++++ INFORMATION SUPPLIED

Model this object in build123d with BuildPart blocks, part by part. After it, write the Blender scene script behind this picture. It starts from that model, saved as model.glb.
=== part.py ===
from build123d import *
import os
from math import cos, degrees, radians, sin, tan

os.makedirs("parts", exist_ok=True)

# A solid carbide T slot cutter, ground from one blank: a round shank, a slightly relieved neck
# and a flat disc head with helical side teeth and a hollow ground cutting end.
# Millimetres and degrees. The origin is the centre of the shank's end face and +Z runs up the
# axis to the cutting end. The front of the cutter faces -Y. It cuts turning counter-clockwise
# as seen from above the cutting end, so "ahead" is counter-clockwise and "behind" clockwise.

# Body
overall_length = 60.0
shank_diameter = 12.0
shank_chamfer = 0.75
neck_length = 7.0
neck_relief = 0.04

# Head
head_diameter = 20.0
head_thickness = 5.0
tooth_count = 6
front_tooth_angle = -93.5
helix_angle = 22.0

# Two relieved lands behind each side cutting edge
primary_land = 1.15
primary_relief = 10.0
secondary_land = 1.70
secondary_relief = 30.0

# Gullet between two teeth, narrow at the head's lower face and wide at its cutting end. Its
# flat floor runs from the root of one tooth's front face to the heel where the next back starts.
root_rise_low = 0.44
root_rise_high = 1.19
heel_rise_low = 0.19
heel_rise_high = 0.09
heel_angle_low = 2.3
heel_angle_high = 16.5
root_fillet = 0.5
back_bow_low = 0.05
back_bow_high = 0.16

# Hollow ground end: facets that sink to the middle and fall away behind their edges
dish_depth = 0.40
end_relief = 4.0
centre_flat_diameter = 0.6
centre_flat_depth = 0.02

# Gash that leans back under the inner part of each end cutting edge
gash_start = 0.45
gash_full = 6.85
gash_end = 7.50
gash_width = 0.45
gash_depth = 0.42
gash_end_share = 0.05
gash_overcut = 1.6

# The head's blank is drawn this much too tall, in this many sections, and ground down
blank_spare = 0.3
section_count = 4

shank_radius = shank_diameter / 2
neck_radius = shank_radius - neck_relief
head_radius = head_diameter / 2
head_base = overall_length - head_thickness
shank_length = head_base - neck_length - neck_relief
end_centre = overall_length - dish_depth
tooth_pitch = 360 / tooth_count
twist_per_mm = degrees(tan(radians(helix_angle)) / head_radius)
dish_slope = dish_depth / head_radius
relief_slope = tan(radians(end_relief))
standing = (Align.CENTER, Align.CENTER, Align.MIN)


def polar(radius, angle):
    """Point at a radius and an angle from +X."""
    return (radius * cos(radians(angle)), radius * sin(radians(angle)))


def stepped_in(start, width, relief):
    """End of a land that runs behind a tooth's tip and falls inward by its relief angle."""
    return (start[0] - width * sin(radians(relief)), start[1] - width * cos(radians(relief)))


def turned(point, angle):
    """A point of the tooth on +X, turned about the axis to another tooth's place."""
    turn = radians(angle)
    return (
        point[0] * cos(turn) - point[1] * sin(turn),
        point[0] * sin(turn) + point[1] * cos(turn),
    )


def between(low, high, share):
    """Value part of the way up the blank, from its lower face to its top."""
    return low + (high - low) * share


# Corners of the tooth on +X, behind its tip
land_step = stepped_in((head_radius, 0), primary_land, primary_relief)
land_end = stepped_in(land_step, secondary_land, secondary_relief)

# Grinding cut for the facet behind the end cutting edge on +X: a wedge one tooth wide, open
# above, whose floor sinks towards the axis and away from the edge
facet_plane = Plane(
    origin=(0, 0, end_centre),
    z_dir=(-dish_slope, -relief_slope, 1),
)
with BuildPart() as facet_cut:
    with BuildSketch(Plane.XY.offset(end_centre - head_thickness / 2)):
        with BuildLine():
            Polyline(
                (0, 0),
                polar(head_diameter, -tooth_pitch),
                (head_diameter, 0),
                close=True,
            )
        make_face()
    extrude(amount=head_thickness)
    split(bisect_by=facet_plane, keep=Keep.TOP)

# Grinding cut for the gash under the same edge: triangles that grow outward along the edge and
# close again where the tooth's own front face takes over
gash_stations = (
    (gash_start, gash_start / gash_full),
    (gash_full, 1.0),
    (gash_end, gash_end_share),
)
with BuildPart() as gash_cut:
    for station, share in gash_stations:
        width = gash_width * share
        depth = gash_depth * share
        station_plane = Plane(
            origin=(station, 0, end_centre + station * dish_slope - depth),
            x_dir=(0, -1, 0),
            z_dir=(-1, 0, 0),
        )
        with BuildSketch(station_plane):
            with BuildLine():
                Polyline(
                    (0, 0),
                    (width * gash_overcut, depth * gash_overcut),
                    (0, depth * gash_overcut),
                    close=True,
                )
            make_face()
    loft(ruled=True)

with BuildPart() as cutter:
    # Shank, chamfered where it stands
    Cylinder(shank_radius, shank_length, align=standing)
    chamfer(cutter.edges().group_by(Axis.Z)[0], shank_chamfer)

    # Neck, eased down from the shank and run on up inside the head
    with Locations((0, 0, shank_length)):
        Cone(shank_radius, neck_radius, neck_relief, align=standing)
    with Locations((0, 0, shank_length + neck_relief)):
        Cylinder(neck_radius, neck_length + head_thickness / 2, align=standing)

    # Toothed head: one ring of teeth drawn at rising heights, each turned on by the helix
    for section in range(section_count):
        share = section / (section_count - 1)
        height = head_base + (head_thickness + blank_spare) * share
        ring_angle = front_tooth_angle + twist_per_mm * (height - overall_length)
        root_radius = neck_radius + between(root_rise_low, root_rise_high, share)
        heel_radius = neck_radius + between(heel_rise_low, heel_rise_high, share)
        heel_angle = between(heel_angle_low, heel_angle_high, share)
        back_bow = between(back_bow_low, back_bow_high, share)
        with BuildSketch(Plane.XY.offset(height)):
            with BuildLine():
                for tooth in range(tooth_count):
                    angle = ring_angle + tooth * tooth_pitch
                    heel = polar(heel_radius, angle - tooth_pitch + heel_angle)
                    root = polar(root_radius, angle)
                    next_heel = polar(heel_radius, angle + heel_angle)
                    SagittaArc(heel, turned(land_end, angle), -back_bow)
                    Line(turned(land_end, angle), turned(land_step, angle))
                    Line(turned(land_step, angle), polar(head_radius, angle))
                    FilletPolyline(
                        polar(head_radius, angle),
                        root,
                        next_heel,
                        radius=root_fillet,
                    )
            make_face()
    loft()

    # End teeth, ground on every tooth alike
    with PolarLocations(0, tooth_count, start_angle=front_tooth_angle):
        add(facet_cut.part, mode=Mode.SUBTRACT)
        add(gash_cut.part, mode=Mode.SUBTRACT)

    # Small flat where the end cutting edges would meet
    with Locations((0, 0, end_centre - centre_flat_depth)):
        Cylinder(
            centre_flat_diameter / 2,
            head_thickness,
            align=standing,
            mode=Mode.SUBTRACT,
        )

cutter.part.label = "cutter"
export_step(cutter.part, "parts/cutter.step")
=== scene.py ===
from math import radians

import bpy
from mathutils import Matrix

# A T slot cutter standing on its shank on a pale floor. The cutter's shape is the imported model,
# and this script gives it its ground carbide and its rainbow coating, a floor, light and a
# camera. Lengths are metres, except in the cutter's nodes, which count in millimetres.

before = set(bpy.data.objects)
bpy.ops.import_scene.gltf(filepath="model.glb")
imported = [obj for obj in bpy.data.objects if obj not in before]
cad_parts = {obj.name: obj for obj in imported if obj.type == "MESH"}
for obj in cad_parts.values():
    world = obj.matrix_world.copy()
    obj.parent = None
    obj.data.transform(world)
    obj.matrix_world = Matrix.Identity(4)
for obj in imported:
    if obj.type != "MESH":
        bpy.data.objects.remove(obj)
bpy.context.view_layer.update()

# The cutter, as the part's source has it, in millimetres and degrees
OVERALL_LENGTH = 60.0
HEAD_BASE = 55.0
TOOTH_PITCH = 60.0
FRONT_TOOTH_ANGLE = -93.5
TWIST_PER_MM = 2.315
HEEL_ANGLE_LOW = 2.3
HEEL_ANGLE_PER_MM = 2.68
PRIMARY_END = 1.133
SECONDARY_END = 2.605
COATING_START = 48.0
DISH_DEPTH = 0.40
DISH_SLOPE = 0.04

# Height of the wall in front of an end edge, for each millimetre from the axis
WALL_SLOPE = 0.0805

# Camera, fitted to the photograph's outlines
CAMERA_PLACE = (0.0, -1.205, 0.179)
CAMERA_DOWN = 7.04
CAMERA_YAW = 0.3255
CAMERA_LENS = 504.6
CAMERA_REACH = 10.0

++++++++

## CHALLENGE
From the line that contains "imported = [obj" to the last line of the material above, repeat every line exactly, keeping both the first and the last.

## RESULT FOR THIS EXERCISE
imported = [obj for obj in bpy.data.objects if obj not in before]
cad_parts = {obj.name: obj for obj in imported if obj.type == "MESH"}
for obj in cad_parts.values():
    world = obj.matrix_world.copy()
    obj.parent = None
    obj.data.transform(world)
    obj.matrix_world = Matrix.Identity(4)
for obj in imported:
    if obj.type != "MESH":
        bpy.data.objects.remove(obj)
bpy.context.view_layer.update()

# The cutter, as the part's source has it, in millimetres and degrees
OVERALL_LENGTH = 60.0
HEAD_BASE = 55.0
TOOTH_PITCH = 60.0
FRONT_TOOTH_ANGLE = -93.5
TWIST_PER_MM = 2.315
HEEL_ANGLE_LOW = 2.3
HEEL_ANGLE_PER_MM = 2.68
PRIMARY_END = 1.133
SECONDARY_END = 2.605
COATING_START = 48.0
DISH_DEPTH = 0.40
DISH_SLOPE = 0.04

# Height of the wall in front of an end edge, for each millimetre from the axis
WALL_SLOPE = 0.0805

# Camera, fitted to the photograph's outlines
CAMERA_PLACE = (0.0, -1.205, 0.179)
CAMERA_DOWN = 7.04
CAMERA_YAW = 0.3255
CAMERA_LENS = 504.6
CAMERA_REACH = 10.0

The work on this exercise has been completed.